**** DATA PROVIDED
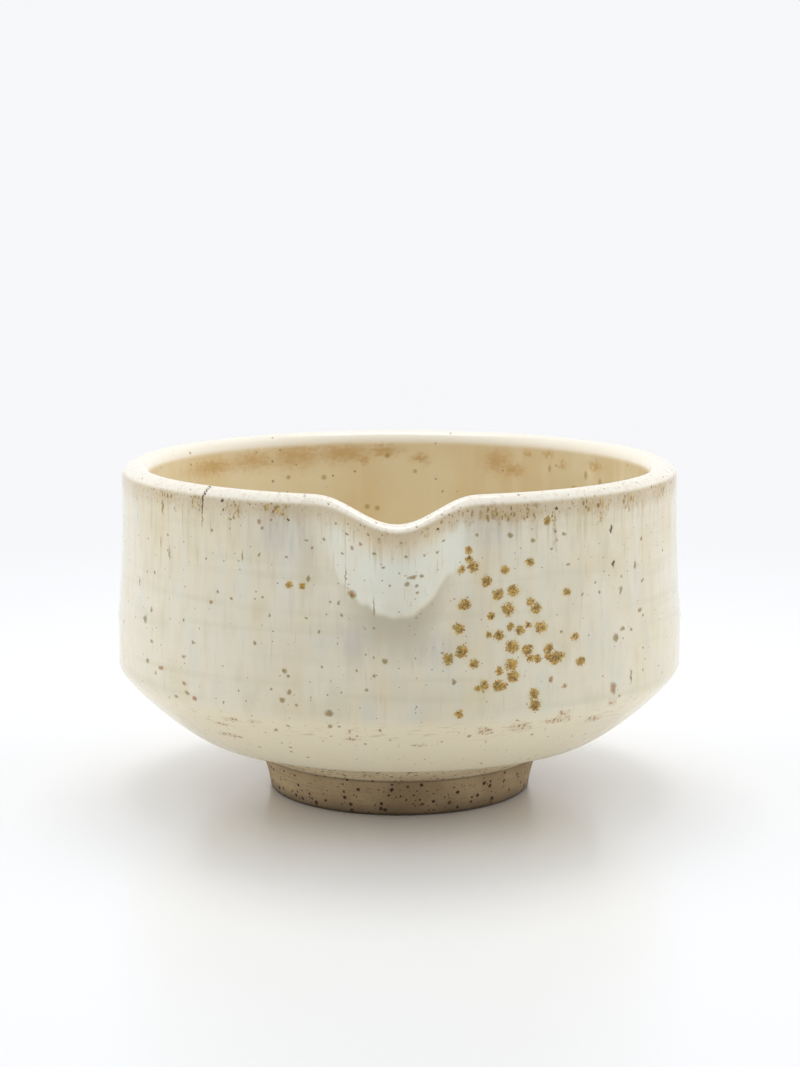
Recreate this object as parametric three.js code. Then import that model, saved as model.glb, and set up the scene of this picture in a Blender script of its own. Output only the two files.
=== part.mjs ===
********
**** DATA PROVIDED
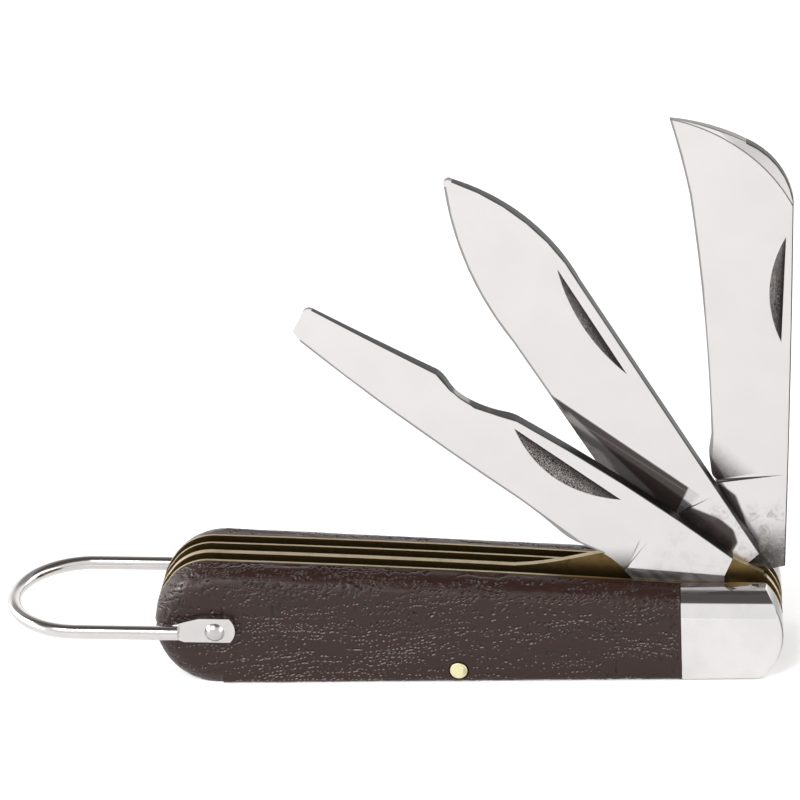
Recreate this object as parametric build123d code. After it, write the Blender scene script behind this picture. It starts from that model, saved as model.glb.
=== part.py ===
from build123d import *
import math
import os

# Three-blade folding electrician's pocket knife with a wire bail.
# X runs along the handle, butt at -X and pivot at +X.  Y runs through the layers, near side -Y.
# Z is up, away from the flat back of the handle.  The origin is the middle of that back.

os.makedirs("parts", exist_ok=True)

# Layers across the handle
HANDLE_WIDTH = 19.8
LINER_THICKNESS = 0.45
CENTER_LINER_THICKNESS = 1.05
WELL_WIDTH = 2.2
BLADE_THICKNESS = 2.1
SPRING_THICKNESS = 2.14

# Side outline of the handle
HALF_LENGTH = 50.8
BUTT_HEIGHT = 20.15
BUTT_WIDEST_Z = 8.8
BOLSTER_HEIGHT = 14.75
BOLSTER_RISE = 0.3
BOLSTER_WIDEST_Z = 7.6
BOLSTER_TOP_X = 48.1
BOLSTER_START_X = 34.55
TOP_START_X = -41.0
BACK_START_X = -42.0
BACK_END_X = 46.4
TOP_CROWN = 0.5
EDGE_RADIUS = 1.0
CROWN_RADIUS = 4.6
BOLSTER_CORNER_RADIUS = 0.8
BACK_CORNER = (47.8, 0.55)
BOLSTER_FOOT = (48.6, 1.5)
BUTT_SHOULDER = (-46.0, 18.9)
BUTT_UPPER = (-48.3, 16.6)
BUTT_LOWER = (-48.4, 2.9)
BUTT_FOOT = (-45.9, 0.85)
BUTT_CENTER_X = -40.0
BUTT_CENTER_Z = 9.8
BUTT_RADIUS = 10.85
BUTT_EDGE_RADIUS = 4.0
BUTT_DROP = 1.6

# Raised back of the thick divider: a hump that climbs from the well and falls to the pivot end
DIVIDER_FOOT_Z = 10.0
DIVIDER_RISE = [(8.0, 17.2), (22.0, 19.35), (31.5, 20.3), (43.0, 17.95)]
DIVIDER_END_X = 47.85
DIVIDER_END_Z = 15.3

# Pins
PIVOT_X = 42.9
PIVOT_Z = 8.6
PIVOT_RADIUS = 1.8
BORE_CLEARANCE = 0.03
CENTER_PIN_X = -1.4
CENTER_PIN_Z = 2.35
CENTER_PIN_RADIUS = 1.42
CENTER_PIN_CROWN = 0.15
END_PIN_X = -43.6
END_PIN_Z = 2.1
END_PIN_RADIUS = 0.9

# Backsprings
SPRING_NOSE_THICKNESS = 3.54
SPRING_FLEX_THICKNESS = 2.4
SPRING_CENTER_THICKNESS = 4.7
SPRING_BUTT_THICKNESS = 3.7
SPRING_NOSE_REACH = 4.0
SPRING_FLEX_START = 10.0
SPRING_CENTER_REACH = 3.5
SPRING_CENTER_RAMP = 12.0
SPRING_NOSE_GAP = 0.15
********
▶ _INSTRUCTIONS FOR THE TASK_:
Every line from the one containing "Recreate this object as parametric build123d" through the one containing "DIVIDER_END_Z = 15.3" is to be given again exactly, both ends included, and no line outside that range.

▶ _RESPONSE TO THE TASK_:
Recreate this object as parametric build123d code. After it, write the Blender scene script behind this picture. It starts from that model, saved as model.glb.
=== part.py ===
from build123d import *
import math
import os

# Three-blade folding electrician's pocket knife with a wire bail.
# X runs along the handle, butt at -X and pivot at +X.  Y runs through the layers, near side -Y.
# Z is up, away from the flat back of the handle.  The origin is the middle of that back.

os.makedirs("parts", exist_ok=True)

# Layers across the handle
HANDLE_WIDTH = 19.8
LINER_THICKNESS = 0.45
CENTER_LINER_THICKNESS = 1.05
WELL_WIDTH = 2.2
BLADE_THICKNESS = 2.1
SPRING_THICKNESS = 2.14

# Side outline of the handle
HALF_LENGTH = 50.8
BUTT_HEIGHT = 20.15
BUTT_WIDEST_Z = 8.8
BOLSTER_HEIGHT = 14.75
BOLSTER_RISE = 0.3
BOLSTER_WIDEST_Z = 7.6
BOLSTER_TOP_X = 48.1
BOLSTER_START_X = 34.55
TOP_START_X = -41.0
BACK_START_X = -42.0
BACK_END_X = 46.4
TOP_CROWN = 0.5
EDGE_RADIUS = 1.0
CROWN_RADIUS = 4.6
BOLSTER_CORNER_RADIUS = 0.8
BACK_CORNER = (47.8, 0.55)
BOLSTER_FOOT = (48.6, 1.5)
BUTT_SHOULDER = (-46.0, 18.9)
BUTT_UPPER = (-48.3, 16.6)
BUTT_LOWER = (-48.4, 2.9)
BUTT_FOOT = (-45.9, 0.85)
BUTT_CENTER_X = -40.0
BUTT_CENTER_Z = 9.8
BUTT_RADIUS = 10.85
BUTT_EDGE_RADIUS = 4.0
BUTT_DROP = 1.6

# Raised back of the thick divider: a hump that climbs from the well and falls to the pivot end
DIVIDER_FOOT_Z = 10.0
DIVIDER_RISE = [(8.0, 17.2), (22.0, 19.35), (31.5, 20.3), (43.0, 17.95)]
DIVIDER_END_X = 47.85
DIVIDER_END_Z = 15.3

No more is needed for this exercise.